Перед моими глазами стоит эта сцена: вчерашнее утро, один стоит на страже, следит, чтобы не вошел посторонний, пока верующие обманывают своих притеснителей и возносят молитву своему Богу, перед которым они честны. Как они боялись! Не раз им приходилось срывать тфилн, прерывать молитву на полуслове и приниматься за работу, как будто они только ею и были заняты.
Им казалось, что они слышат крик этого чудовища — жестокого и циничного обершарфюрера[218], начальника над крематориями. Он будто бы негодовал, что они «устроили здесь ВiЬеlkommando», но внутренне был доволен, что даже посреди преисподней, у печи, в которой сгорают тела сотен тысяч евреев, находятся и те, что сидят, прислонясь к кирпичам, раскаленным огнем, в котором сгорают их собственные родители, жены и дети, — и молятся. Ведь если они тем самым признают, что все происходит по воле Божьей, то надо позволить им свободно исповедовать свою религию, молиться, укрепляться в вере: так будет спокойнее и для нас, и для них. Поэтому наши надзиратели терпимо относились к нашим молитвам и только шутили по этому поводу. […] Вот еда, которую они приготовили на сегодня, — они и представить не могли, что через сутки их загонят в поезд, запрут и забьют в нем двери — и отправят в дальнюю дорогу.

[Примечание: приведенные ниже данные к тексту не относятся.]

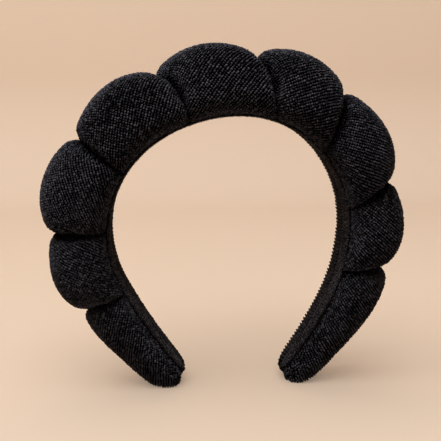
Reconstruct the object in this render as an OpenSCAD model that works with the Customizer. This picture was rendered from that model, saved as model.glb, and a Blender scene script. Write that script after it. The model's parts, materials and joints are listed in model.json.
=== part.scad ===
// Padded bubble headband standing on its two tips.
// One tube of terry cloth over a soft filling, gathered at eight slanted creases into nine puffs,
// with two facing strips along the inner face that meet in a groove along the middle.
// X runs from the left tip to the right tip, Y from front to rear, Z up from the surface it stands on.

/* [Inner arch] */
// Height of the crown of the inner face above the surface
crown_height = 151.2; // [149:0.1:152]
// Sideways place of that crown
crown_shift = 9.2; // [7:0.1:11]
// Lean of the band at the crown, in degrees toward the right
crown_lean = 1.4; // [0.5:0.1:2]

/* [Puffs] */
// Front to rear depth of the fullest puff
puff_depth = 51; // [46:0.5:56]
// Squareness of a puff's cross-section on its outer side: 2 is an ellipse
outer_squareness = 2.5; // [2.2:0.1:3]
// Squareness on the outer side of the two end puffs
end_squareness = 2.1; // [1.9:0.1:2.6]
// Squareness on its inner side
inner_squareness = 3.2; // [2.5:0.1:3.6]
// Share of a puff's height that is pressed flat against the facings
flat_share = 0.09; // [0.05:0.01:0.15]
// How far the gathering thread pulls the cloth in at a crease
crease_pull = 4; // [2:0.5:6]
// Length of the cloth that rolls over into a crease
crease_roll = 3; // [2:0.5:6]

/* [Facings] */
// Thickness of a facing strip
facing_thickness = 2; // [1.5:0.1:3]
// Width of the two facing strips together, along the crown and the sides
facing_width = 38; // [34:0.5:40]
// Width of the two together at the tips
facing_tip_width = 22.5; // [18:0.5:24]
// Length of each arm over which they narrow
facing_taper = 85; // [60:1:100]
// Length over which they are rounded off at the tips
facing_round = 9; // [6:0.5:12]
// Share of their width that is left where they end
facing_end_share = 0.5; // [0.3:0.1:0.8]
// How far short of the tips they stop
facing_short = 4; // [2:0.5:6]
// Squareness of a strip's cross-section
facing_squareness = 3.4; // [2.5:0.1:4]

/* [Fit] */
// Gap between pieces that lie against each other
gap = 0.3; // [0.2:0.05:0.5]
// Gap between two puffs, measured along the band
crease_gap = 0.6; // [0.4:0.1:1]

/* [Resolution] */
// Points around a puff
puff_sides = 26; // [20:2:28]
// Rings along a puff
puff_rings = 14; // [12:1:15]
// Points around a facing strip
facing_sides = 12; // [10:2:14]
// Rings along a facing strip
facing_rings = 64; // [50:1:70]

/* [Hidden] */

cloth_colour = "#1a1718";
facing_colour = "#242021";

// The inner face on each side of the crown: tangent arcs, from the crown down to the tip
ARC_LENGTH = 0;
ARC_RADIUS = 1;
right_arcs = [
    [48, 56],
    [48, 65.5],
    [42, 99],
    [60, 266]
];
left_arcs = [
    [48, 77.5],
    [48, 59.5],
    [42, 63.5],
    [70, 326]
];

// The creases between the puffs, from the left tip to the right one.
// PLACE is measured along the inner face from the crown, and HEIGHT above the facings.
// At a tip, LIFT raises the inner side of the rounded end, and PULL is 0 because nothing gathers it.
// TOP_LEAN and FRONT_LEAN move the crease along the band on its outer side and on its front.
PLACE = 0;
HEIGHT = 1;
HALF_DEPTH = 2;
LIFT = 3;
PULL = 4;
TOP_LEAN = 5;
FRONT_LEAN = 6;
creases = [
    [-202.5, 7.5,  5.0,  3.5, 0.0, -4.0, 0.0],
    [-139.6, 23.8, 17.5, 0.0, 1.0, 1.1,  0.9],
    [-105.0, 29.6, 20.5, 0.0, 1.0, -1.2, 0.1],
    [-72.0,  31.2, 22.0, 0.0, 0.8, 1.0,  1.4],
    [-32.6,  28.5, 22.5, 0.0, 1.0, -1.5, 5.0],
    [11.0,   29.9, 22.5, 0.0, 1.0, -6.9, 1.0],
    [44.0,   30.6, 22.0, 0.0, 0.8, -6.7, -2.4],
    [79.2,   26.2, 20.5, 0.0, 1.0, -4.9, -2.3],
    [114.4,  23.0, 17.5, 0.0, 1.0, -3.7, -1.5],
    [189.0,  7.0,  5.0,  3.5, 0.0, 3.0,  0.0]
];

// The puffs in the same order. A full height and a share of the full depth are given at each end.
// The swell between two creases is (1 - |x|^power)^SWELL_ROOT for x from -1 to 1,
// with LEFT_POWER where x is negative and RIGHT_POWER where it is positive.
LEFT_HEIGHT = 0;
RIGHT_HEIGHT = 1;
LEFT_DEPTH = 2;
RIGHT_DEPTH = 3;
LEFT_POWER = 4;
RIGHT_POWER = 5;
SWELL_ROOT = 6;
puffs = [
    [16.0, 29.4, 0.45, 0.82, 9, 4, 0.6],
    [32.6, 32.6, 0.88, 0.88, 2,  2, 1.0],
    [37.0, 37.0, 0.96, 0.96, 2,  2, 1.0],
    [36.5, 36.5, 1.00, 1.00, 2,  2, 1.0],
    [36.0, 36.0, 1.00, 1.00, 2,  2, 1.0],
    [36.2, 36.2, 1.00, 1.00, 2,  2, 1.0],
    [34.5, 34.5, 0.96, 0.96, 2,  2, 1.0],
    [30.6, 30.6, 0.88, 0.88, 2,  2, 1.0],
    [30.6, 14.0, 0.82, 0.45, 4, 9, 0.6]
];

left_tip = creases[0][PLACE];
right_tip = creases[len(creases) - 1][PLACE];
facing_left = left_tip + facing_short;
facing_right = right_tip - facing_short;
puff_base = facing_thickness + gap;

// Point and outward angle at a distance down one side, seen as if it were the right-hand side
function down_side(arcs, distance, x, z, angle, k = 0) =
    let (
        radius = arcs[k][ARC_RADIUS],
        last = k == len(arcs) - 1 || distance <= arcs[k][ARC_LENGTH],
        turn = (last ? distance : arcs[k][ARC_LENGTH]) / radius * 180 / PI,
        x_next = x + radius * (sin(angle + turn) - sin(angle)),
        z_next = z + radius * (cos(angle + turn) - cos(angle))
    )
    last ? [x_next, z_next, angle + turn]
         : down_side(arcs, distance - arcs[k][ARC_LENGTH], x_next, z_next, angle + turn, k + 1);

function mirrored(p) = [-p[0], p[1], -p[2]];

function inner_face(place) =
    place >= 0 ? down_side(right_arcs, place, crown_shift, crown_height, crown_lean)
               : mirrored(down_side(left_arcs, -place, -crown_shift, crown_height, -crown_lean));

// A point over the inner face, kept on or above the surface that the tips stand on
function over_face(place, y, height) =
    let (p = inner_face(place))
    [p[0] + height * sin(p[2]), y, max(p[1] + height * cos(p[2]), 0)];

function blend(a, b, t) = a + (b - a) * t;
function blunt(value, power) = sign(value) * pow(abs(value), 2 / power);

// Rings of points to one closed surface, with a point in the middle of each end
function middle(ring) = [for (axis = [0:2]) (max([for (p = ring) p[axis]]) + min([for (p = ring) p[axis]])) / 2];
module skin(rings) {
    sides = len(rings[0]);
    last = len(rings) - 1;
    points = concat([for (ring = rings) each ring], [middle(rings[0]), middle(rings[last])]);
    wall = [
        for (i = [0:last - 1], j = [0:sides - 1])
            let (a = i * sides + j, b = i * sides + (j + 1) % sides)
            each [[a, b + sides, b], [a, a + sides, b + sides]]
    ];
    start = [for (j = [0:sides - 1]) [(last + 1) * sides, j, (j + 1) % sides]];
    end = [for (j = [0:sides - 1]) [(last + 1) * sides + 1, last * sides + (j + 1) % sides, last * sides + j]];
    polyhedron(points, concat(wall, start, end));
}

// Puffs
function swell(t, puff) =
    pow(max(0, 1 - pow(abs(2 * t - 1), puff[t < 0.5 ? LEFT_POWER : RIGHT_POWER])), puff[SWELL_ROOT]);

// How far the cloth is drawn in at a distance from a crease
function drawn_in(distance, crease) =
    let (u = 1 - min(1, distance / crease_roll))
    crease[PULL] * crease_pull * (1 - sqrt(1 - u * u));

function crease_place(crease, angle) =
    crease[PLACE] + crease[TOP_LEAN] * cos(angle) + crease[FRONT_LEAN] * sin(angle);

// One ring of a puff at a share t of the way from its left crease to its right one.
// The angle runs from the outer side over the front to the inner side and the rear.
function puff_ring(k, t) =
    let (
        puff = puffs[k],
        left = creases[k],
        right = creases[k + 1],
        outer = k == 0 || k == len(puffs) - 1 ? end_squareness : outer_squareness,
        swelling = swell(t, puff),
        span = right[PLACE] - left[PLACE],
        pull = drawn_in(t * span, left) + drawn_in((1 - t) * span, right),
        low = blend(left[HEIGHT], right[HEIGHT], t),
        slim = blend(left[HALF_DEPTH], right[HALF_DEPTH], t),
        full = blend(puff[LEFT_HEIGHT], puff[RIGHT_HEIGHT], t),
        wide = blend(puff[LEFT_DEPTH], puff[RIGHT_DEPTH], t) * puff_depth / 2,
        lift = blend(left[LIFT], right[LIFT], t) * (1 - swelling),
        height = blend(low, full, swelling) - pull,
        half_depth = blend(slim, wide, swelling) - pull
    )
    [
        for (j = [0:puff_sides - 1])
            let (
                angle = 360 * j / puff_sides,
                squareness = cos(angle) > 0 ? outer : inner_squareness,
                raised = 0.5 * (1 + blunt(cos(angle), squareness)),
                flattened = max(0, raised - flat_share) / (1 - flat_share),
                place = blend(
                    crease_place(left, angle) + crease_gap / 2,
                    crease_place(right, angle) - crease_gap / 2,
                    t
                )
            )
            over_face(
                place,
                -half_depth * blunt(sin(angle), squareness),
                puff_base + lift + height * flattened
            )
    ];

module puff(k)
    color(cloth_colour)
        skin([for (i = [0:puff_rings]) puff_ring(k, (1 - cos(180 * i / puff_rings)) / 2)]);

module left_end() puff(0);
module left_lower_puff() puff(1);
module left_side_puff() puff(2);
module left_upper_puff() puff(3);
module crown_puff() puff(4);
module right_upper_puff() puff(5);
module right_side_puff() puff(6);
module right_lower_puff() puff(7);
module right_end() puff(8);

// Facings
function facing_half_width(place) =
    let (
        to_tip = min(place - facing_left, facing_right - place),
        tapered = blend(facing_tip_width, facing_width, min(1, to_tip / facing_taper)) / 2,
        u = 1 - min(1, to_tip / facing_round)
    )
    tapered * sqrt(1 - (1 - facing_end_share * facing_end_share) * u * u);

function facing_ring(place, side) =
    let (
        inner_edge = gap / 2,
        strip = (facing_half_width(place) - inner_edge) / 2
    )
    [
        for (j = [0:facing_sides - 1])
            let (angle = 360 * (j + 0.5) / facing_sides)
            over_face(
                place,
                side * (inner_edge + strip) - strip * blunt(sin(angle), facing_squareness),
                facing_thickness / 2 * (1 + blunt(cos(angle), facing_squareness))
            )
    ];

module facing(side)
    color(facing_colour)
        skin([for (i = [0:facing_rings]) facing_ring(blend(facing_left, facing_right, i / facing_rings), side)]);

module front_facing() facing(-1);
module rear_facing() facing(1);

left_end();
left_lower_puff();
left_side_puff();
left_upper_puff();
crown_puff();
right_upper_puff();
right_side_puff();
right_lower_puff();
right_end();
front_facing();
rear_facing();
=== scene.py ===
import json
import math

import bmesh
import bpy
import numpy as np
from mathutils import Matrix, Vector
from mathutils.bvhtree import BVHTree

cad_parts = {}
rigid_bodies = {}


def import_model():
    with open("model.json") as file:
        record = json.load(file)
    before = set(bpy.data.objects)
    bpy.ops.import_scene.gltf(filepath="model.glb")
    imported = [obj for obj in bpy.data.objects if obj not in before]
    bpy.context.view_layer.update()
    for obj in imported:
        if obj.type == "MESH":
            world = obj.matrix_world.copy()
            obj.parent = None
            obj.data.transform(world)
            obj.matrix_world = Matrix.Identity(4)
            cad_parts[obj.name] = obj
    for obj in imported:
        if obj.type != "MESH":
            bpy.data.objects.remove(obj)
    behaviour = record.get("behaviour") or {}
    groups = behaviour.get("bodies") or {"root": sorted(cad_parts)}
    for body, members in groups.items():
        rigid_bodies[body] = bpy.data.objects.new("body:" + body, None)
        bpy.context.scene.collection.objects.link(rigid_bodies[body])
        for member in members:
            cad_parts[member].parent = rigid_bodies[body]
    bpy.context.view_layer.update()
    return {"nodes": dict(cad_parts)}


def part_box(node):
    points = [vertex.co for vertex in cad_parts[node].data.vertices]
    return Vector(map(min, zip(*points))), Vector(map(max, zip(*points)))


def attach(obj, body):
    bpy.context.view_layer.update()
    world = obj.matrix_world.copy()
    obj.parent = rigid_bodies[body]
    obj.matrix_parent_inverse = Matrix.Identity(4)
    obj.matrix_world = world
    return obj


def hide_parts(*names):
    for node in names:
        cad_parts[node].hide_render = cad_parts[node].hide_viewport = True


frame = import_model()
mm = 0.001
touching = 0.001 * mm       # corners closer than this are one
deg = math.radians
archCentre = Vector((0, 0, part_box("crown_puff")[1].z / 2))


def srgb(hexColour):
    # An sRGB hex value as a linear colour
    channels = [int(hexColour[i:i + 2], 16) / 255 for i in (1, 3, 5)]
    linear = [c / 12.92 if c <= 0.04045 else ((c + 0.055) / 1.055) ** 2.4 for c in channels]
    return (*linear, 1)


def addNode(tree, kind, inputs=None, **options):
    # One node: its own settings first, then its inputs, each linked to a socket or given a value
    node = tree.nodes.new(kind)
    for name, value in options.items():
        setattr(node, name, value)
    for key, value in (inputs or {}).items():
        if isinstance(value, bpy.types.NodeSocket):
            tree.links.new(value, node.inputs[key])
        else:
            node.inputs[key].default_value = value
    return node


def newObject(name, mesh):
    piece = bpy.data.objects.new(name, mesh)
    bpy.context.scene.collection.objects.link(piece)
    return piece


def finishedMesh(piece):
    # The piece with its modifiers worked out, as a mesh of its own
    graph = bpy.context.evaluated_depsgraph_get()
    return bpy.data.meshes.new_from_object(
        piece.evaluated_get(graph), preserve_all_data_layers=True, depsgraph=graph)


# Stage, camera and light
stage = {                   # a tray of paper with swept walls, plain behind the band from every side
    "paper": "#d8c4b0",
    "halfWidth": 1.7,
    "front": -1.9,
    "back": 0.62,
    "wallTop": 1.6,
    "sweepRadius": 0.15,
    "sweepSteps": 14,
}
view = {
    "from": (-0.0350, -0.4150, 0.1866),
    "at": (-0.0022, 0.0, 0.0931),
    "lens": 63.2,
    "sensor": 36,
}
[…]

На стене висит список: имена пяти наших братьев, которые должны были сегодня дежурить у ворот. Эти пять имен словно живые существа. Каждое из них вызывает в памяти друга, ты как будто видишь всех этих несчастных братьев и слышишь их голос: посмотри, как мы ошиблись в наших расчетах! Вчера я думал, рассчитывал, что сегодня буду стоять у ворот, — а вместо этого уже стал добычей дьявола. Помни, брат, помни: завтра не в твоих руках!
Этот список — живое свидетельство нашего ничтожества. Смотреть на него больно и страшно: ведь в нем напоминание о тех, кого с нами уже нет, кто где-то сгинул — но где? Размышления об этом, как невидимые руки, хватают тебя и тянут в омут печали и отчаяния. Кажется, те пять человек, которые носили эти имена, взывают к тебе из бездны, хотят до тебя достучаться, предостерегают тебя. Их угрожающие голоса звучат все громче, они кричат тебе в ухо, уже давно утратившее чуткость, проникают прямо в сердце. В этом хаосе я слышу только отзвук слов: помни! Помни про завтра!

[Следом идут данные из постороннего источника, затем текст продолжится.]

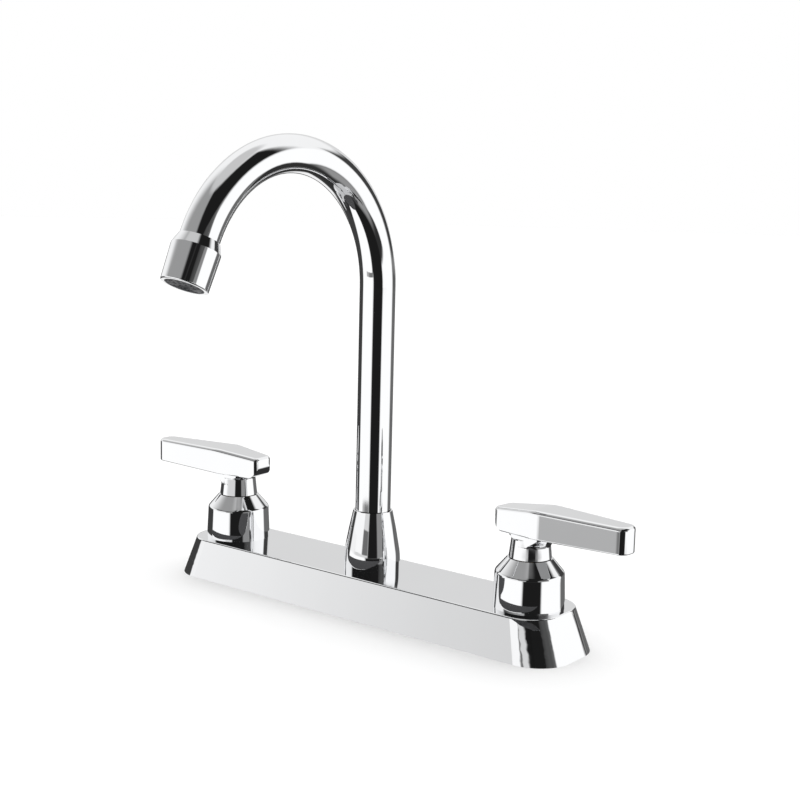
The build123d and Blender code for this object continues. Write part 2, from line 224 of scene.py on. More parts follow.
def plastic():
    """Dark moulded plastic with a fine eroded grain."""
    finish = Finish("dark_plastic", (0.055, 0.055, 0.06), metallic=0.0, roughness=0.42)
    grain = finish.noise(4200.0, detail=3.0)
    clouds = finish.noise(150.0, detail=3.0)
    finish.tint(clouds, (0.045, 0.045, 0.05), (0.07, 0.07, 0.075))
    finish.roughen(finish.ramp(grain, 0.3, 0.7, 0.36, 0.52))
    finish.emboss(grain, 0.01 * MM)
    return finish.material


def paint(material, nodes):
    """Gives CAD nodes a material."""
    for node in nodes:
        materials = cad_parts[node].data.materials
        materials.clear()
        materials.append(material)


# Settings


def length(name, description, millimetres):
    """Length setting with a default in millimetres."""
    return FloatProperty(name=name, description=description, default=millimetres * MM, unit="LENGTH")


def angle(name, description, degrees):
    """Angle setting with a default in degrees."""
    return FloatProperty(name=name, description=description, default=radians(degrees), unit="ROTATION")


def color(name, description, default):
    """Colour setting."""
    return FloatVectorProperty(
        name=name, description=description, default=default, subtype="COLOR", min=0.0, max=1.0,
    )


class MixerColours(bpy.types.PropertyGroup):
    """Colours and gloss of the mixer."""

    chrome_color: color("Chrome colour", "Colour that the chrome plate reflects", (0.93, 0.935, 0.945))
    chrome_roughness: FloatProperty(
        name="Chrome roughness", description="Blur of the chrome's reflections", default=0.02,
        min=0.0, max=1.0,
    )
    brass_color: color("Brass colour", "Colour of clean machined brass", (0.78, 0.6, 0.32))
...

Я ухожу оттуда, подавленный, сокрушенный, обессилевший. Этот голос преследует меня, как неумолимый рок: он тревожит меня, зовет, повергает в тяжелые раздумья…
День, казалось, тянется, как вечность. Я едва дождался вечернего сигнала — и вздохнул с облегчением. Это символично: все наше существование здесь — как один такой день.
Некоторые из братьев насмехались, когда другие — десятка два человек — собирались для встречи субботы или для вечерней молитвы. Были среди нас и те, кто смотрел на молитвенные собрания с горьким упреком: наша страшная действительность, трагедии, которым мы становились свидетелями каждый день, не могут вызвать чувства благодарности, желания прославлять Создателя, раз Он позволил народу варваров уничтожить миллионы невиновных людей — мужчин, женщин и детей, чья вина состоит только лишь в том, что они родились евреями и поклонялись тому же всемогущему Богу, что и этот варварский народ, и подарили человечеству великое благо — монотеизм. Разве можно теперь славить Творца? Есть ли в этом смысл? Мыслимо ли это — произносить субботние благословения, когда вокруг море крови? Возносить мольбы Тому, Кто не хочет услышать криков и плача невинных младенцев, — нет! — и, горько вздохнув, противники молитв покидали собрания, злясь и на тех, кто не разделяет их возмущения.
Даже те, кто прежде был религиозен, начинают сомневаться. Они не могут понять своего Бога и примириться с тем, что Он позволяет совершаться всему этому: как Отец может отдать своих детей в руки кровавых убийц, в руки тех, кто насмехается над Ним?! Но задумываться об этом они боятся: страшно потерять последнюю опору, последнее утешение. Они молятся спокойно, не требуя у Бога никаких залогов, не отдавая ему отчета. Они бы хотели разве что выплакаться, излить Ему свое сердце, — но не могут, потому что не хотят лгать ни Ему, ни себе.
Однако вопреки общему настроению нашлись среди нас и те, кто упрямо продолжал верить, кто не давал воли своему недоумению, заглушал в себе все упреки, подавлял чувство протеста, которое терзает душу и сердце, требует разговора начистоту, хочет дознаться, почему же так происходит… Упрямые наши братья сами были рады обманываться, запутываться в тенетах наивной веры — лишь бы только не задумываться. Они верят, они свято убеждены — и демонстрируют это ежедневно — в том, что все происходящее продиктовано высшей властью, веления которой мы своим примитивным умом постичь не в силах. Они тонут, захлебываются в море своей собственной веры — но вера их от этого не становится слабее. Может быть, где-то в глубине сердца у них мелькает сомнение, но внешне они по-прежнему тверды.